Я стал искать подходящую кандидатуру, то есть человека, роль которого я буду «играть». Мне уж» было ясно, что на ту сторону надо пробираться толь ко под видом офицера, а не полицая, старосты или вспомогательного служащего, так как шоферы, полицаи и старосты, собственно, мало что знают и рисковать ради незначительных сведений бессмысленно.
Мне приглянулся зондерфюрер Георг Бауэр, который служил в том самом полевом гестапо на станции Чир, где были обнаружены трупы замученных советских граждан. Как военный преступник, Бауэр подлежал судебной ответственности, и его из лагеря перевели в тюрьму. Я попросил поместить меня с ним в одну камеру и две недели общался с ним круглые сутки.

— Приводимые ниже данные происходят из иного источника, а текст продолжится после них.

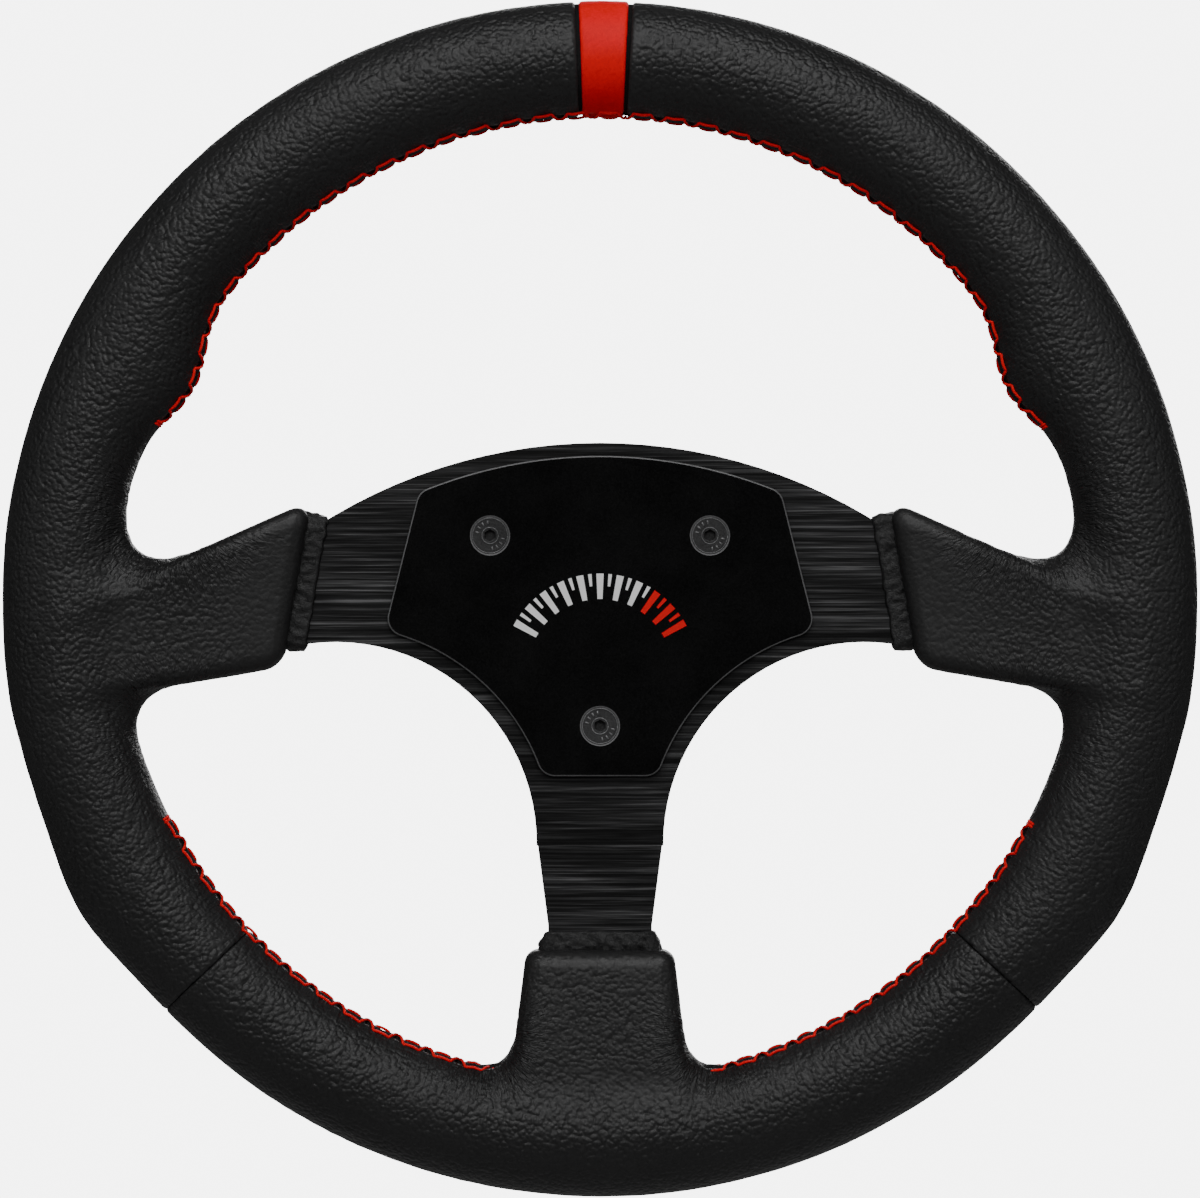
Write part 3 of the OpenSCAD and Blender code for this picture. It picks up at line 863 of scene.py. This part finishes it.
def tick(angle, inner, outer, wide, centre):
    """A tapered tick pointing away from centre at angle."""
    a = math.radians(angle)
    d, s = np.array([math.cos(a), math.sin(a)]), np.array([-math.sin(a), math.cos(a)])
    c = np.array(centre)
    return [tuple(c + d * inner - s * wide * 0.35), tuple(c + d * outer - s * wide * 0.5),
            tuple(c + d * outer + s * wide * 0.5), tuple(c + d * inner + s * wide * 0.35)]


gauge = (0.0, -20.0)   # centre of the arc of ticks
long_ticks = [150 - 12 * i for i in range(11)]
white_ticks = [tick(q, 20, 27, 2.0, gauge) for q in long_ticks if q > 60]
white_ticks += [tick(q - 6, 23.6, 27, 1.0, gauge) for q in long_ticks[:-1] if q > 62]
red_ticks = [tick(q, 20, 27, 2.0, gauge) for q in long_ticks if q <= 60]
red_ticks += [tick(q - 6, 23.6, 27, 1.0, gauge) for q in long_ticks[:-1] if q <= 62]
for name, shapes, material in (("gauge_ticks_white", white_ticks, print_white),
                               ("gauge_ticks_red", red_ticks, print_red)):
    obj = make_mesh(name, *plates(shapes, FACE_Y, 0.06), smooth=False)
    piece(obj, "wheel", "cover", material)

# painted highlights on the three screw heads: thin rings of lighter metal round each head and round its
# socket, and short ticks in two opposite quadrants, stand for glints
painted_glints = []
for q in (30, 150, 270):
    cx, cz = (SCREW_CIRCLE * f(math.radians(q)) for f in (math.cos, math.sin))
    for radius, count, thick in ((2.25, 33, 0.13), (4.85, 49, 0.12)):
        ring = [(cx + radius * math.cos(t), FACE_Y, cz + radius * math.sin(t))
                for t in np.linspace(0, 2 * math.pi, count)]
        painted_glints.append(tube(ring, thick, 6))
    for t in (100, 122, 144, 166, 280, 302, 324, 346):
        painted_glints.append(plates([tick(t, 3.1, 4.2, 0.5, (cx, cz))], FACE_Y, 0.09))
obj = make_mesh("screw_head_painted_glints", *join(painted_glints))
piece(obj, "wheel", "black_steel", glint_metal)

# ---------------------------------------------------------------- return spring
turns = 6.5
t = np.linspace(0, turns, int(turns * 40) + 1)
first, last = 24.88, 43.12      # depth of the wire's middle at the two ends
close = 1.66                    # rise of a closed end turn
lead = (last - first - 2 * close) / (turns - 2)
open_coil = close + lead * (t - 1)
end_coil = last - first - close * (turns - t)
depth = first + np.where(t < 1, close * t, np.where(t < turns - 1, open_coil, end_coil))
coil = np.stack([24.6 * np.cos(2 * np.pi * t), -depth, 24.6 * np.sin(2 * np.pi * t)], 1)
spring = make_mesh("return_spring", *tube(coil, 0.8, 12))
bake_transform(spring)
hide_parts("release_spring")
spring.data.materials.append(steel)

# ---------------------------------------------------------------- CAD nodes that stay
def soften(obj, width, clamp=True):
    """Rounds the sharp edges of a piece, after its flat faces are joined up."""
    weld = obj.modifiers.new("weld", "WELD")
    weld.merge_threshold = 2e-6
    flat = obj.modifiers.new("flat", "DECIMATE")
    flat.decimate_type, flat.angle_limit = "DISSOLVE", math.radians(1)
    bevel = obj.modifiers.new("bevel", "BEVEL")
    bevel.width, bevel.segments, bevel.use_clamp_overlap = width * MM, 2, clamp
    bevel.limit_method, bevel.angle_limit = "ANGLE", math.radians(35)
    return bevel


def refilled(name, node):
    """A copy of a flat CAD piece with its front and back filled afresh round their holes."""
    b = bmesh.new()
    b.from_mesh(node.data)
    bmesh.ops.remove_doubles(b, verts=b.verts[:], dist=2e-6)
    for y in (min(v.co.y for v in b.verts), max(v.co.y for v in b.verts)):
        cap = {f for f in b.faces if all(abs(v.co.y - y) < 1e-6 for v in f.verts)}
        rim = [e for e in b.edges if sum(f in cap for f in e.link_faces) == 1]
        inner = [e for e in b.edges if e.link_faces and all(f in cap for f in e.link_faces)]
        bmesh.ops.delete(b, geom=list(cap), context="FACES_ONLY")
        bmesh.ops.delete(b, geom=inner, context="EDGES")
        bmesh.ops.triangle_fill(b, use_beauty=True, edges=rim)
    bmesh.ops.recalc_face_normals(b, faces=b.faces[:])
    mesh = bpy.data.meshes.new(name)
    b.to_mesh(mesh)
    b.free()
    obj = bpy.data.objects.new(name, mesh)
    bpy.context.scene.collection.objects.link(obj)
    return obj


cover = refilled("cover_plate", nodes["centre_cover"])
piece(cover, "wheel", "cover", cover_black, "centre_cover")
cover.data.materials.append(cover_edge)
soften(cover, 0.4, False).material = 1

looks = {"spoke_plate": brushed, "rim_core": alloy, "core_screws": steel,
         "cover_screws": screw_black, "hub_screws": screw_black, "hub_washers": steel,
         "socket_body": black_alloy, "spline_insert": steel, "insert_screws": screw_black,
         "release_collar": red_alloy, "retaining_ring": steel, "socket_o_ring": rubber}
looks.update({f"locking_ball_{i}": ball_steel for i in range(1, 7)})
edges = {"spoke_plate": 0.35, "cover_screws": 0.12, "hub_screws": 0.25, "socket_body": 0.3,
         "release_collar": 0.35, "spline_insert": 0.2, "insert_screws": 0.15, "hub_washers": 0.1,
         "retaining_ring": 0.12}
for name, material in looks.items():
    node = nodes[name]
    node.data.materials.clear()
    node.data.materials.append(material)
    if name in edges:
        soften(node, edges[name])

# ---------------------------------------------------------------- floor, lights and camera
def glow(tree, colour_out, strength, surface_in):
    """Adds light that only the camera sees, so that the pale surroundings throw no glare."""
    light = tree.nodes.new("ShaderNodeEmission")
    path = tree.nodes.new("ShaderNodeLightPath")
    power = tree.nodes.new("ShaderNodeMath")
    power.operation = "MULTIPLY"
    power.inputs[1].default_value = strength
    both = tree.nodes.new("ShaderNodeAddShader")
    tree.links.new(path.outputs["Is Camera Ray"], power.inputs[0])
    tree.links.new(power.outputs[0], light.inputs["Strength"])
    tree.links.new(colour_out, both.inputs[0])
    tree.links.new(light.outputs[0], both.inputs[1])
    tree.links.new(both.outputs[0], surface_in)


floor_mesh = bpy.data.meshes.new("floor")
disc = [(9 * math.cos(q), 9 * math.sin(q), -0.9) for q in np.linspace(0, 2 * math.pi, 129)[:-1]]
floor_mesh.from_pydata(disc, [], [tuple(range(len(disc)))])
floor = bpy.data.objects.new("floor", floor_mesh)
bpy.context.scene.collection.objects.link(floor)
pale = matte_material("floor_pale", (0.42, 0.42, 0.42), (0.46, 0.46, 0.46), (0.8, 0.9))
shader, target = (pale.node_tree.nodes[name] for name in ("Principled BSDF", "Material Output"))
glow(pale.node_tree, shader.outputs[0], 2.6, target.inputs["Surface"])
floor_mesh.materials.append(pale)

world = bpy.data.worlds.new("studio")
bpy.context.scene.world = world
world.use_nodes = True
tree = world.node_tree
tree.nodes.clear()
seen = tree.nodes.new("ShaderNodeBackground")
seen.inputs[0].default_value = (1, 1, 1, 1)
seen.inputs[1].default_value = 6.0
lit = tree.nodes.new("ShaderNodeBackground")
lit.inputs[0].default_value = (1, 1, 1, 1)
lit.inputs[1].default_value = 0.09
path = tree.nodes.new("ShaderNodeLightPath")
mix = tree.nodes.new("ShaderNodeMixShader")
out = tree.nodes.new("ShaderNodeOutputWorld")
tree.links.new(path.outputs["Is Camera Ray"], mix.inputs[0])
tree.links.new(lit.outputs[0], mix.inputs[1])
tree.links.new(seen.outputs[0], mix.inputs[2])
tree.links.new(mix.outputs[0], out.inputs[0])


def area(name, place, aim, size, power):
    """A rectangular lamp, in metres and watts, that the camera doesn't see."""
    light = bpy.data.lights.new(name, "AREA")
    light.shape, light.size, light.size_y, light.energy = "RECTANGLE", size[0], size[1], power
    obj = bpy.data.objects.new(name, light)
    bpy.context.scene.collection.objects.link(obj)
    obj.location = place
    obj.rotation_euler = (Vector(aim) - Vector(place)).to_track_quat("-Z", "Y").to_euler()
    obj.visible_camera = False
    return obj


middle = (0, -0.0545, 0)
area("key_front", (0, -1.0, 1.35), middle, (1.5, 0.6), 15)
area("front", (0, -2.6, 1.1), middle, (2.0, 0.8), 20)
area("fill_left", (-1.6, -0.9, 0.5), middle, (0.6, 1.3), 2.5)
area("fill_right", (1.6, -0.9, 0.5), middle, (0.6, 1.3), 2.5)
area("back", (0.3, 1.9, 0.6), middle, (1.6, 1.0), 20)

DISTANCE = 2.5         # metres from the camera to the rim's middle plane
FRAME_WIDTH = 0.3313   # metres seen across the picture at that distance
camera = bpy.data.cameras.new("camera")
camera_obj = bpy.data.objects.new("camera", camera)
bpy.context.scene.collection.objects.link(camera_obj)
camera_obj.location = (0, -DISTANCE - 0.0545, 0.0)
camera_obj.rotation_euler = (math.radians(90), 0, 0)
camera.sensor_width = 36
camera.lens = camera.sensor_width * DISTANCE / FRAME_WIDTH
camera.clip_end = 100
bpy.context.scene.camera = camera_obj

Это был убежденный фашист и, несмотря на свою молодость, человек абсолютно испорченный, конченый. Он без конца хвастался передо мной, сколько он уничтожил русских, как он над ними издевался, и особенно отвратительны были его рассказы о женщинах, которых он пытал. Слушая его гнусные исповеди, я вырабатывал в себе выдержку, умение сдерживать гнев, направлять свою ненависть по нужному руслу. Естественным было желание смазать этому негодяю по морде, но такая выходка ничего бы не дала; сложнее было соблюдать спокойствие и делать вид, что ничему не удивляешься, что все в порядке вещей.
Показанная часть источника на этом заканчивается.